§ **YOUR INSTRUCTIONS**
Below this line is a set of entries; quote exactly the lines from the line that contains "Keep writing the" to the line that contains "door: hinge leaves", both lines included.

§ **DATA FOR THIS TASK**
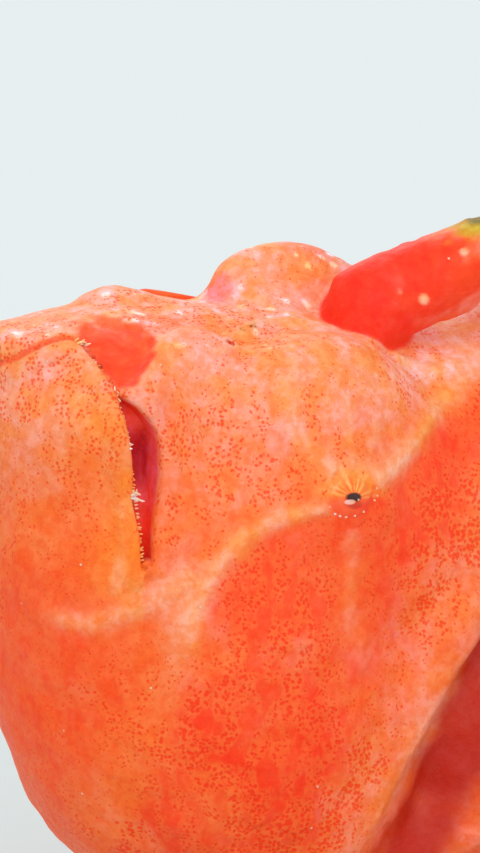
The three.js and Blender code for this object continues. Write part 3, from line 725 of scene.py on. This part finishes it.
def coat(mesh, paint, dots):
    """Stores the paint and the strength of the dots at each corner."""
    colour = mesh.color_attributes.new("paint", "FLOAT_COLOR", "POINT")
    colour.data.foreach_set("color", np.column_stack([paint, np.ones(len(paint))]).ravel())
    strength = mesh.attributes.new("dots", "FLOAT", "POINT")
    strength.data.foreach_set("value", np.broadcast_to(dots, len(paint)).astype(np.float32))


def bands(rings):
    """Four-sided faces between neighbouring closed rings of corner numbers."""
    after = np.roll(rings, -1, axis=1)
    return np.stack([rings[:-1], rings[1:], after[1:], after[:-1]], axis=-1).reshape(-1, 4)


def plain_coat(piece, colour):
    """One colour all over a piece, without dots."""
    coat(piece.data, np.tile(colour, (len(piece.data.vertices), 1)), 0.0)
    return piece


def rounder(piece):
    """The piece with its mesh subdivided and smoothed once."""
    modifier = piece.modifiers.new("rounder", "SUBSURF")
    modifier.levels = 1
    finished = piece.evaluated_get(bpy.context.evaluated_depsgraph_get())
    mesh = bpy.data.meshes.new_from_object(finished)
    piece.modifiers.clear()
    piece.data = mesh
    return piece


def make_skin():
    points, faces = surface_net(skin, GRID)
    piece = rounder(make_mesh("skin", settle(points, skin, 1), faces))
    points = settle(corners_of(piece.data), skin)
    p = tuple(points.T)
    _, folded = straight(p)
    near = crests_at(folded)
    way, _ = slope(p, skin)
    points = points + np.stack(way, axis=1) * relief(p, folded, near)[:, None]
    move_corners(piece.data, points)
    coat(piece.data, *paint_skin(p, folded, near))
    return piece


# Fins: sheets over their rays. A path gives the place at share s across the rays and t along them


def ridge_at(x, way):
    """The height of the flesh's upper or lower edge over each x."""
    axis = np.full(x.shape, AXIS_Z)
    return search(axis, axis + way * TALLEST, lambda z: flesh((x, sway_at(x), z)) < 0)


def lerp2(pair, s):
    return mix(pair[0], pair[1], s)


# The back and anal fins: the way they stand, the lean at both ends and how it grows, the curl,
# the longest ray, how the lengths swell along the fin, and the wave's height, turns and start
DORSAL = {
    "rays": 13, "way": 1, "from": -25, "to": 68, "lean": (14, 62), "grow": 1.4, "curl": 0.35,
    "longest": 31, "swell": (0.08, 0.66), "sunk": 5, "wave": (2.4, 7, 1.5),
}
ANAL = {
    "rays": 8, "way": -1, "from": 28, "to": 69, "lean": (24, 58), "grow": 1, "curl": 0.3,
    "longest": 27, "swell": (0.12, 0.6), "sunk": 5, "wave": (1.6, 6, 0),
}
CAUDAL = {"rays": 9, "fan": 30, "root": 9, "longest": 52, "sunk": 7}
HAND = {"rays": 11, "from": 24, "to": 150, "length": 31, "width": 14, "sunk": 6}
FOOT = {"rays": 5, "from": 4, "to": 108, "length": 17, "width": 7, "sunk": 4}
# A fin's mesh: rows along it, columns for each ray, how far its root flares and its lowest point
SHEET = {"rows": 40, "per_ray": 10, "flare": 1.5, "lowest": 0.02}


def edge_path(fin):
    """The path of a fin that stands on the flesh's upper or lower edge."""
    high, turns, start = fin["wave"]
    least, more = fin["swell"]

    def path(s, t):
        x0 = mix(fin["from"], fin["to"], s)
        z0 = ridge_at(x0, fin["way"])
        lean = np.radians(lerp2(fin["lean"], s ** fin["grow"]))
        length = fin["longest"] * (0.55 + 0.45 * np.sin(np.pi * (least + more * s)))
        d = mix(-fin["sunk"], length[:, None], t)
        curl = lean[:, None] + fin["curl"] * t * t
        x = x0[:, None] + d * np.sin(curl)
        wave = high * t * np.sin(turns * s + start)[:, None]
        return x, sway_at(x) + wave, z0[:, None] + fin["way"] * d * np.cos(curl)

    return path


def caudal_path(s, t):
    across = (2 * s - 1)[:, None]
    angle = np.radians(CAUDAL["fan"] * across)
    d = t * CAUDAL["longest"] * (1 - 0.1 * across * across)
    x = TAIL_ROOT[0] - CAUDAL["sunk"] + d * np.cos(angle)
    wave = 2 * t * np.cos(5 * s)[:, None]
    return x, sway_at(x) + wave, TAIL_ROOT[2] + CAUDAL["root"] * across + d * np.sin(angle)


def fan_path(root, side, size):
    tip_z = 0.75

    def path(s, t):
        angle = np.radians(mix(size["from"], size["to"], s))[:, None]
        reach = (size["length"] * (0.84 + 0.16 * np.sin(np.pi * s)))[:, None]
        x0 = root[0] + stride_at(side * root[1]) + size["width"] * (s - 0.5)[:, None]
        d = mix(-size["sunk"], reach, t)
        fall = smoothstep(0.0, 1.0, d / (0.86 * reach))
        z = np.where(d < 0, root[2] - 0.15 * d, mix(root[2], tip_z, fall) + 0.6 * np.sin(np.pi * fall))
        return x0 - np.cos(angle) * d, side * (root[1] + np.sin(angle) * d), z

    return path


def make_fin(name, path, rays, ray_half, web_half, notch):
    """A fin as one closed sheet: thick along each ray, thin between, flared where it is rooted."""
    rows = SHEET["rows"]
    s = np.linspace(0.0, 1.0, (rays - 1) * SHEET["per_ray"] + 1)
    t = np.linspace(0.0, 1.0, rows + 1)[None, :]
    on_ray = 0.5 + 0.5 * np.cos(2 * np.pi * s * (rays - 1))
    reach = 1.0 - notch * (1.0 - on_ray**0.7)
    middle = np.stack(path(s, t * reach[:, None]), axis=-1)
    across = np.gradient(middle, axis=0)
    along = np.gradient(middle, axis=1)
    out = np.cross(across, along)
    out /= np.linalg.norm(out, axis=2, keepdims=True)
    round_ray = (on_ray**3)[:, None]
    half = mix(lerp2(web_half, t), lerp2(ray_half, t), round_ray)
    half = half + SHEET["flare"] * bump(t, 0.16)
    half = half * np.sqrt(np.clip(1.04 - t**8, 0.04, 1.0))
    columns, count = len(s), rows + 1
    faces_at = [middle + way * half[..., None] * out for way in (1.0, -1.0)]
    points = np.vstack([f.reshape(-1, 3) for f in faces_at])
    points[:, 2] = np.maximum(points[:, 2], SHEET["lowest"])
    # Each column's ring runs up one face and down the other, and the ends are capped
    up = np.arange(count)
    down = up + columns * count
    rings = np.append(up, down[::-1]) + count * np.arange(columns)[:, None]
    cap = np.column_stack([up[:-1], up[1:], down[1:], down[:-1]])
    other_cap = cap[:, ::-1] + rings[-1, 0]
    piece = make_mesh(name, points, np.vstack([bands(rings), cap, other_cap]))
    paint_fin(piece, on_ray, t, columns, count)
    return piece


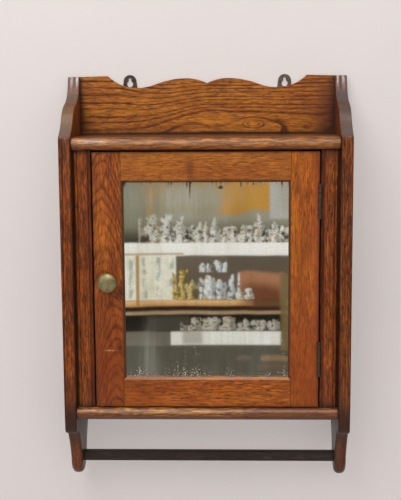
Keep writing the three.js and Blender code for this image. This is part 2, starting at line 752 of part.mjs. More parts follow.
function sheet(y, thickness) {
  return box(-mirrorHalf, mirrorHalf, y, y + thickness, -mirrorHalfHeight, mirrorHalfHeight);
}
piece(panel, "mirror_glass", sheet(mirrorY, mirrorThickness), silvered);
piece(panel, "mirror_backing", sheet(backingY, backingThickness), pine);

const beadOuter = sightHalf + mirrorRebate - fit;
const beadOuterHeight = sightHalfHeight + mirrorRebate - fit;
const beadWidth = mirrorRebate - 2 * fit;
for (const [name, upper] of [["top", 1], ["bottom", -1]]) {
  const zs = [upper * beadOuterHeight, upper * (beadOuterHeight - beadWidth)].sort((a, b) => a - b);
  piece(panel, `mirror_bead_${name}`, box(-beadOuter, beadOuter, beadY, beadY + beadThickness, ...zs), oak);
}
for (const [name, hand] of [["left", -1], ["right", 1]]) {
  const xs = [hand * beadOuter, hand * (beadOuter - beadWidth)].sort((a, b) => a - b);
  const half = beadOuterHeight - beadWidth - fit;
  piece(panel, `mirror_bead_${name}`, box(...xs, beadY, beadY + beadThickness, -half, half), oak);
}

// ---------------------------------------------------------------- door: hinge leaves

for (const { name, z } of hinges) {
  const hinge = new THREE.Group();
  hinge.position.set(0, 0, z);
  piece(hinge, `hinge_${name}_door_leaf`, cut(
    leaf(doorEdge - leafThickness, doorEdge, (i) => !isFrameKnuckle(i)),
    ...leafScrewZs.map((dz) => screwHole(hingeScrew, "+x", doorEdge, leafScrewY, dz)),
  ), hingeSteel);
  leafScrewZs.forEach((dz, index) => {
    const screwName = `hinge_${name}_door_screw_${index + 1}`;
    addScrew(hinge, screwName, hingeScrew, "+x", doorEdge - fit, leafScrewY, dz, hingeSteel);
  });
  door.add(hinge);
}

// ---------------------------------------------------------------- door: knob and turn latch

piece(panel, "knob_rose", cut(
  rod("y", roseRadius, -roseThickness, 0, knobX, 0),
  rod("y", spindleRadius + running, -roseThickness - 1, 1, knobX, 0),
), brass);

// The latch's own frame: the spindle's axis is y, measured from the door's front face inwards.
const latch = new THREE.Group();
latch.position.set(knobX, 0, 0);
panel.add(latch);

function knobBody() {
  const base = roseThickness + fit;
  const rim = knobHeight - knobRim.drop;
  const domeBase = rim + knobRim.height;
  const points = [[0, base + knobBore], [spindleRadius + fit, base + knobBore], [spindleRadius + fit, base]];
  points.push([knobNeck + 1.2, base], [knobNeck, base + 2.5], [knobNeck, base + 5], [knobNeck + 2.6, base + 8]);
  points.push([knobRadius - 2, rim - 1.6], [knobRadius, rim], [knobRadius, domeBase]);
  const domeRise = knobHeight - domeBase;
  for (let i = 1; i < curveSteps; i++) {
    const angle = (Math.PI / 2) * (i / curveSteps);
    points.push([knobRadius * Math.cos(angle), domeBase + domeRise * Math.sin(angle)]);
  }
  points.push([0, knobHeight]);
  const geometry = new THREE.LatheGeometry(points.map(([r, h]) => new THREE.Vector2(r, h)), roundSteps);
  geometry.rotateX(Math.PI);
  return solid(geometry);
}
const knobSocket = roseThickness + knobBore;
const tongueY = doorThickness + tongueStandoff;
const nutY = tongueY + tongueThickness + fit;
const spindleEnd = nutY + nut.thickness + 1;

function tongueBody() {
  const shape = new THREE.Shape();
  const half = tongueWidth / 2;
  shape.moveTo(half, 0);
  shape.absarc(0, 0, half, 0, Math.PI, false);
  shape.lineTo(-half, -tongueReach + tongueCorner);
  shape.lineTo(-half + tongueCorner, -tongueReach);
  shape.lineTo(half - tongueCorner, -tongueReach);
  shape.lineTo(half, -tongueReach + tongueCorner);
  shape.closePath();
  const blade = prismY(shape, tongueY, tongueY + tongueThickness);
  return cut(blade, rod("y", spindleRadius + fit, tongueY - 1, nutY));
}
function nutBody() {
  const geometry = new THREE.CylinderGeometry(nut.acrossCorners / 2, nut.acrossCorners / 2, nut.thickness, 6);
  geometry.translate(0, nutY + nut.thickness / 2, 0);
  return cut(solid(geometry), rod("y", spindleRadius + fit, nutY - 1, nutY + nut.thickness + 1));
}
piece(latch, "knob", knobBody(), brass);
piece(latch, "latch_spindle", rod("y", spindleRadius, -knobSocket, spindleEnd), hingeSteel);
piece(latch, "latch_tongue", tongueBody(), brass);
piece(latch, "latch_nut", nutBody(), brass);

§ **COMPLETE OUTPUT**
Keep writing the three.js and Blender code for this image. This is part 2, starting at line 752 of part.mjs. More parts follow.
function sheet(y, thickness) {
  return box(-mirrorHalf, mirrorHalf, y, y + thickness, -mirrorHalfHeight, mirrorHalfHeight);
}
piece(panel, "mirror_glass", sheet(mirrorY, mirrorThickness), silvered);
piece(panel, "mirror_backing", sheet(backingY, backingThickness), pine);

const beadOuter = sightHalf + mirrorRebate - fit;
const beadOuterHeight = sightHalfHeight + mirrorRebate - fit;
const beadWidth = mirrorRebate - 2 * fit;
for (const [name, upper] of [["top", 1], ["bottom", -1]]) {
  const zs = [upper * beadOuterHeight, upper * (beadOuterHeight - beadWidth)].sort((a, b) => a - b);
  piece(panel, `mirror_bead_${name}`, box(-beadOuter, beadOuter, beadY, beadY + beadThickness, ...zs), oak);
}
for (const [name, hand] of [["left", -1], ["right", 1]]) {
  const xs = [hand * beadOuter, hand * (beadOuter - beadWidth)].sort((a, b) => a - b);
  const half = beadOuterHeight - beadWidth - fit;
  piece(panel, `mirror_bead_${name}`, box(...xs, beadY, beadY + beadThickness, -half, half), oak);
}

// ---------------------------------------------------------------- door: hinge leaves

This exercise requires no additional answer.